The square always seemed to be a lively place with crowds enjoying the summer weather. It is a great spot to relax and watch people walk by.
Beginning from the north end of Rådhuspladsen lies one of Europe's longest pedestrian focused shopping districts, Strøget. With an average of 80,000 people strolling down the street on any given summer day, this street is never dull. Sure the same international brands are located here that are in any city, but the Danish energy still permeates through. To satisfy my craving for a genuine Danish pastry we stopped in Lagkagehuset for a spandaur and a weinerbrodstang. If you have a sweet tooth, I cannot recommend this establishment enough.

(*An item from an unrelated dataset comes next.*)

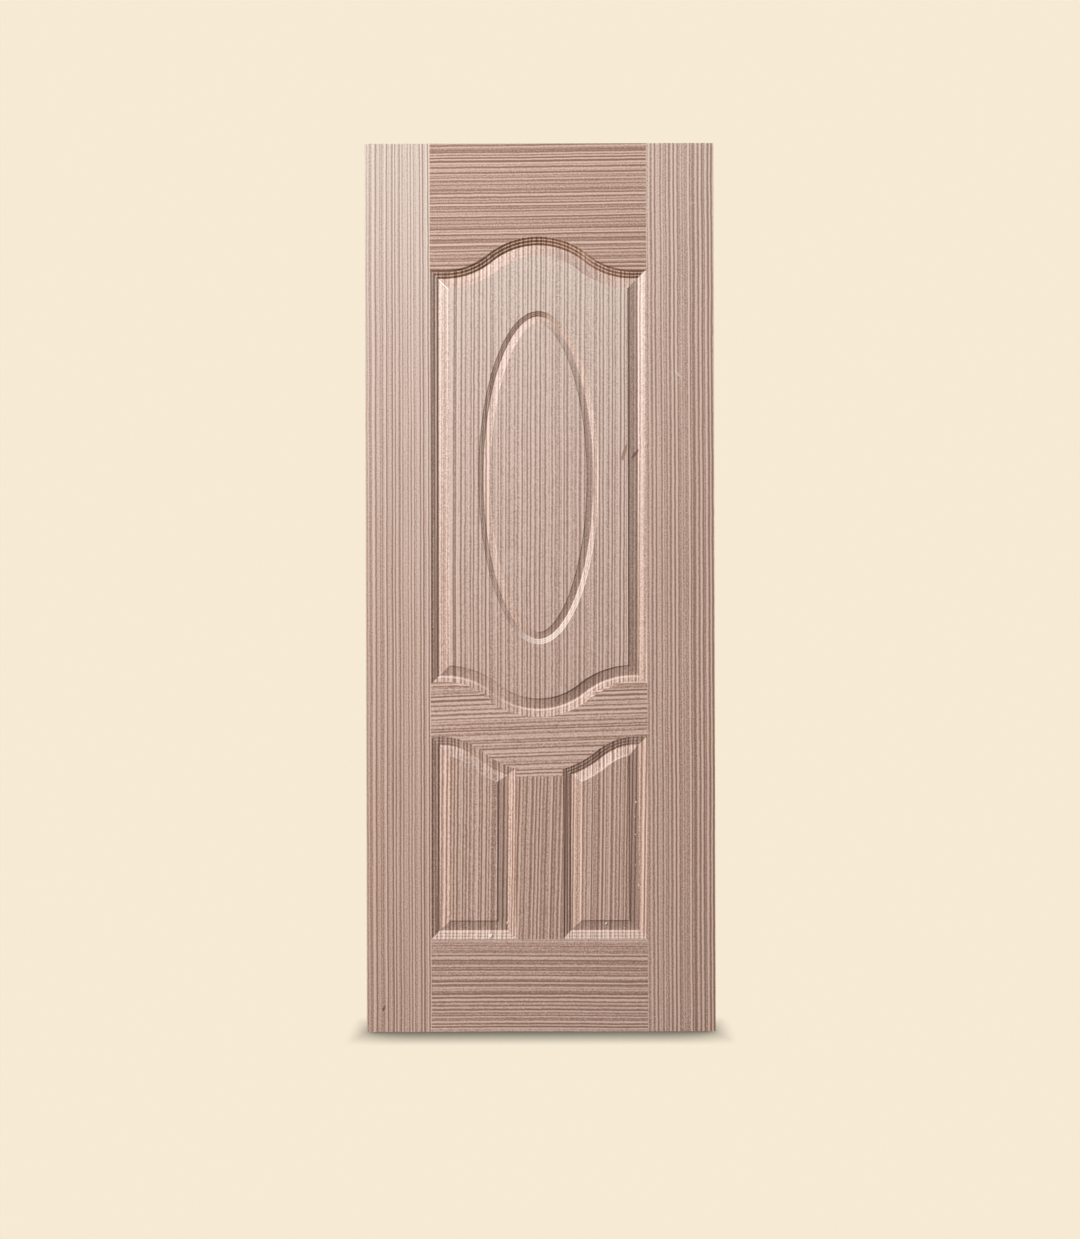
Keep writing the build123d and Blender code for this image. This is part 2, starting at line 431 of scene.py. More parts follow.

Just a short block walk off Strøget lies a serene Danish cityscape filled with uniform, yet colorful, buildings lining narrow streets. These shops and cafes bordering the street exude a cozy neighborhood feel.
St. Peter's Church may tower over the surrounding buildings, yet it doesn't detract from the cohesive neighborhood. Built in 1585, with the spire added in 1757, the church is central Copenhagen's oldest standing building.
We walked back to the Strøget to two adjoining public squares, Gammeltorv and Nytorv. Gammeltorv is Copenhagen's oldest square dating back to the 12th century, though most of the current structures were built after the catastrophic fire of 1795. The Caritas Well sits central in the square.
Brussels may have Manneken Pis, but Copenhagen has the Caritas Well. The fountain evokes love or charity by depicting a pregnant mother with her children. Apparently the birds enjoy it as well!
Across the Strøget from Gammeltorv lies Nytorv. This side of the public space is focused around the Copenhagen Court House although some delightful townhouses flank the southern edge of the square.
We didn't walk the length of Strøget because it was time to check out what else this city had in store for us. The first sight to see on our new path was the seat of Danish Parliament, Christiansborg Palace. We even got a sneak peek into Danish Civic life via the climate protest in the plaza outside.
Right across the street from Christiansborg Palace lies Børsen, Copenhagen's stock exchange completed in 1640.
The building's facade embraces the Dutch Renaissance style, but the most distinctive is its spire, which is shaped as 4 dragons intertwined.
A short walk along the Havengade Harbor Promenade lead us to Copenhagen's most iconic area, Nyhavn.
Nyhavn, translated to new harbor, was the premier place to dock when completed in 1675. As ships grew larger they could no longer fit in the relatively narrow canal. With the industry in the area dying off and its reputation of alcohol, sailors, and prostitution, the city decided to pedestrianize the area beginning in 1980.
The colorful original townhouses are now filled with pleasant, albeit expensive, cafes, restaurants, and other tourist friendly businesses. Many of the locals save some money by picking up a beer at a 7-11 to drink while sitting along the canal.
We continued to walk north along the waterfront and before long we spotted another one of Copenhagen's modern marvels.
The Copenhagen Opera House commanded our attention from across the water. Completed in 2004 it was one of the most expensive opera houses ever built, costing 2.5 billion Danish Kroner. With the orchestral pit able to accommodate 110 musicians it is also one of the largest in the world.
While we stared at the beautiful modern architecture, behind us lay Amalienborg, the home of the Danish royal family. The four palaces of the Danish monarchy are situated around an octagonal plaza.
After we viewed Queen Margrethe II's residence it was time for us to move on to the location of another world renowned Dane.
The Little Mermaid sits upon a boulder along the waterfront north of Amalienborg. Standing at only 1.25 meters (4.1 feet) the statue can be a bit disappointing for some tourists. Thankfully, we went in knowing this so our expectations were set at the right level. It may be small, but the setting is what makes it iconic.
Wowza! That was a long walk and we were getting hungry. There was one place that I knew I had to go for a snack. Torvehallerne is a hip food hall near Nørreport station. There were stalls to buy all sorts of local fare but I had my eye on one thing in particular, Smørrebrød.
Smørrebrød, literally butter and bread, is the local version of an open face sandwich. The toppings seemed to be endless and are piled beautifully on hearty rye bread. I indulged on the shrimp version. I was not disappointed!
With the evening approaching, it was time to walk back towards our hotel but we had one more stop before turning in for the night.
Tivoli Gardens is the third-oldest amusement park in the world. In true Danish form, the park is modest yet aesthetically gorgeous. Rides and rollercoasters are interspersed with well tended gardens. Its truly surreal that this is all located in central Copenhagen across the street from the central train station.
Entrance into the park was free with our Copenhagen cards although tickets for the rides were an additional cost. We of course had to enjoy a few of the rides while we were there but just exploring the grounds may have been my favorite part.
A central pond is surrounded by cafes and restaurants. There is even a place to eat on a pirate ship!
One of the world's best hotels according to many different sources is the Nimb Hotel located inside Tivoli. If our budget allowed, it would have been a spectacular stay, but with the sun setting, it was time for the 3 block trek back to our much less extravagant hotel.